The problem is that the author's job was already pretty far down the "fire certain types of work" pipeline. By his own account, he was writing 1 column every 3 weeks, for an unprofitable magazine, as a freelancer with no formal employment relationship. If they'd been responsible in the way you're wishing for, they would have never hired him at all, knowing they don't have the money to treat him as a valued employee.


That’s the problem right now. Throughout the history, jobs get diminished and new ones came on.

However, the transition took many many years to happen. Take an example a conductor in a bus to collect the fare, took many years to replace and via stages.

With AI, there are so many jobs (I agree shouldn’t exist) that had been impacted really quick before even preparing to learn a new skill.

Another problem is you don’t expect everyone to learn at the same pace.


If you have tried to use a search engine to look anything up in the last few years you have seen AI generated articles that aimlessly meander for paragraphs without providing an actual answer to your question.

Those answers were previously (occasionally)contained within succinct articles written by someone who did some research or was an SME.

Maybe it was the case that content farms were degrading the ability for information to be found on the internet, but AI has basically dropped a nuke on search results.

It is a wasteland and nothing is alive there.


To be fair to LLMs, you can create a custom rule for it to be brief and concise, or pretty much anything really. I personally blame the users who are actively trying to seem like wordsmiths by having all the pointless fluff around the meat and potatoes.


I am not sure if AI is purely to blame for this. Looking at recipes I have to scroll through lot of text to see the recipe and ingredients list... Similar thing goes for product recommendations. I remember it being pretty bad even before LLMs.


Let’s not rewrite history here. Search results were full of aimless, meandering SEO-optimized articles long before it became possible to generate those with LLMs.
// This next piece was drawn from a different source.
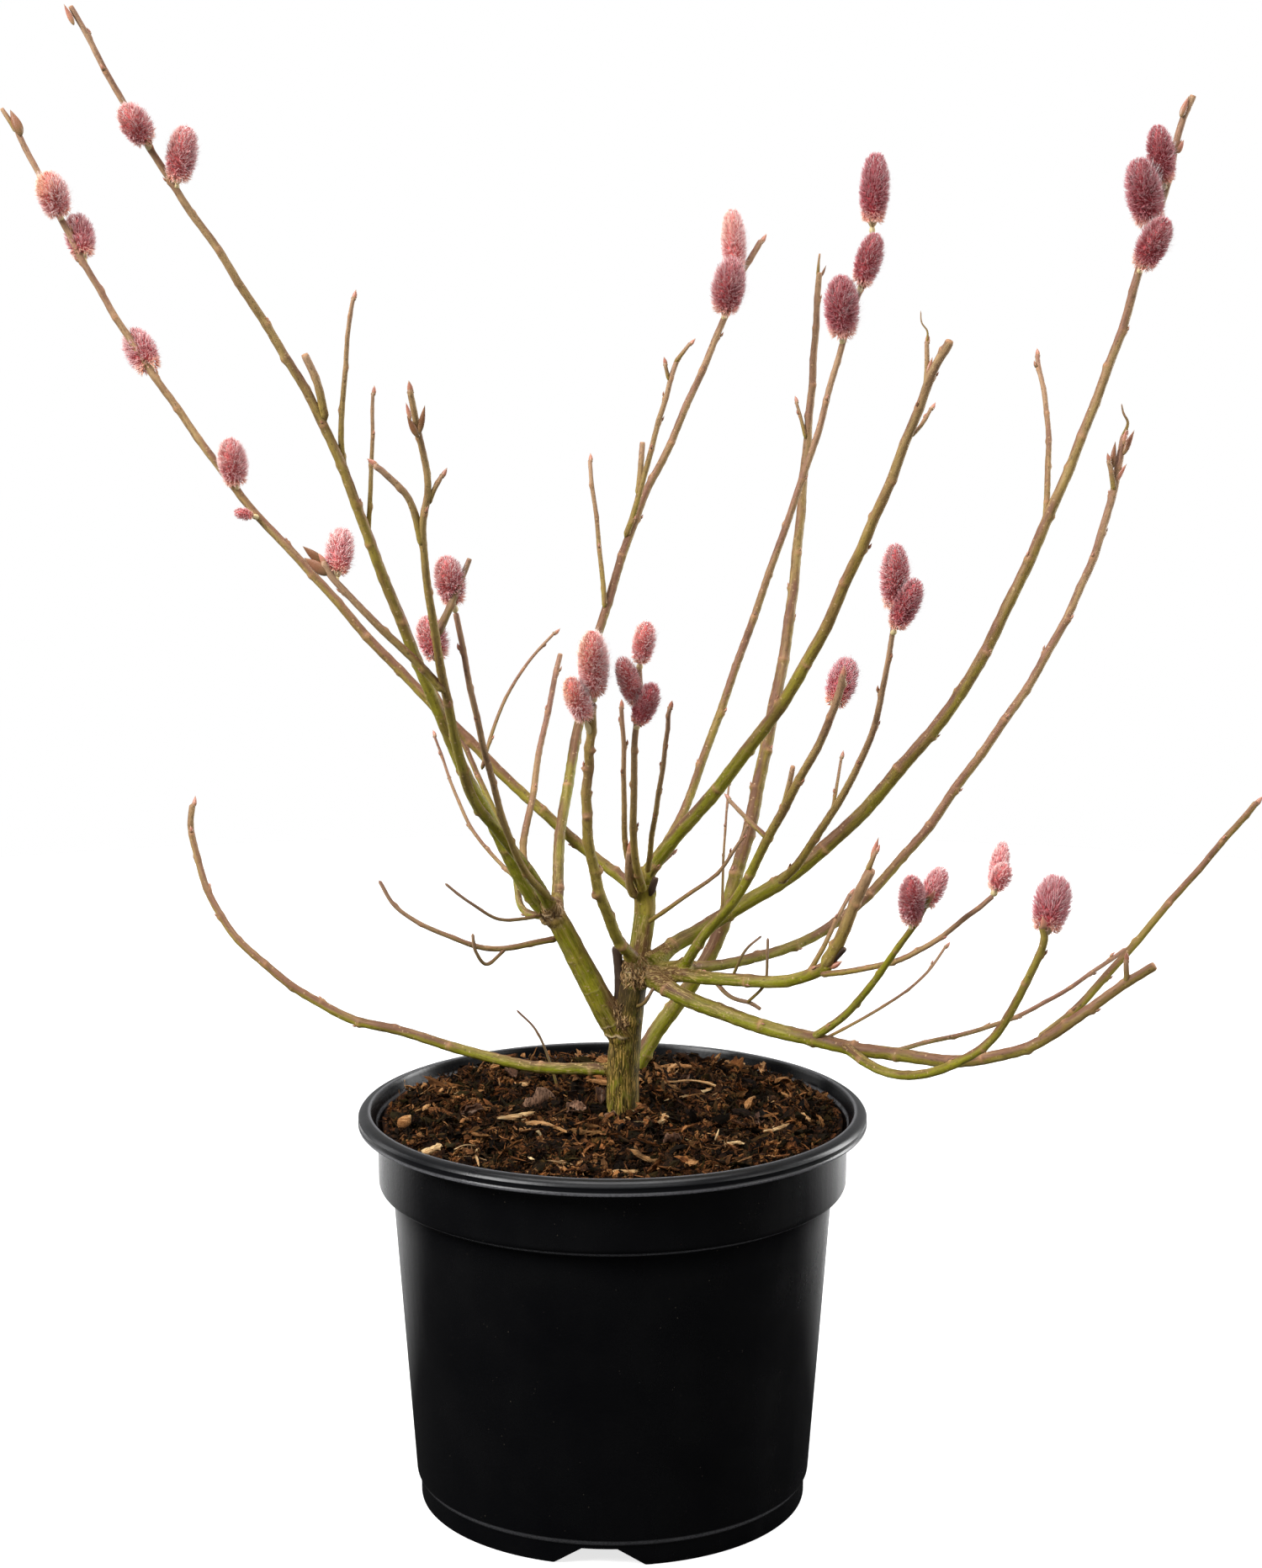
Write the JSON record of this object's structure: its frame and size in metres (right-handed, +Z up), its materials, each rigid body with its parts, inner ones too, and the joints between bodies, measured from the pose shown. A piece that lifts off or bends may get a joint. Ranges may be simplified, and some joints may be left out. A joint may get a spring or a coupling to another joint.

The problem is that we have chosen an economic system based around jobs. If you don't have a job, you die - quickly or slowly, directly or indirectly, doesn't matter, society has no use for you. So people are obviously incentivized to try to create bullshit jobs they can slot into.


As opposed to employed people, who live forever.


Employed people live the natural length of their lives. Unemployed people tend to die sooner rather than later, of things like hunger or hypothermia.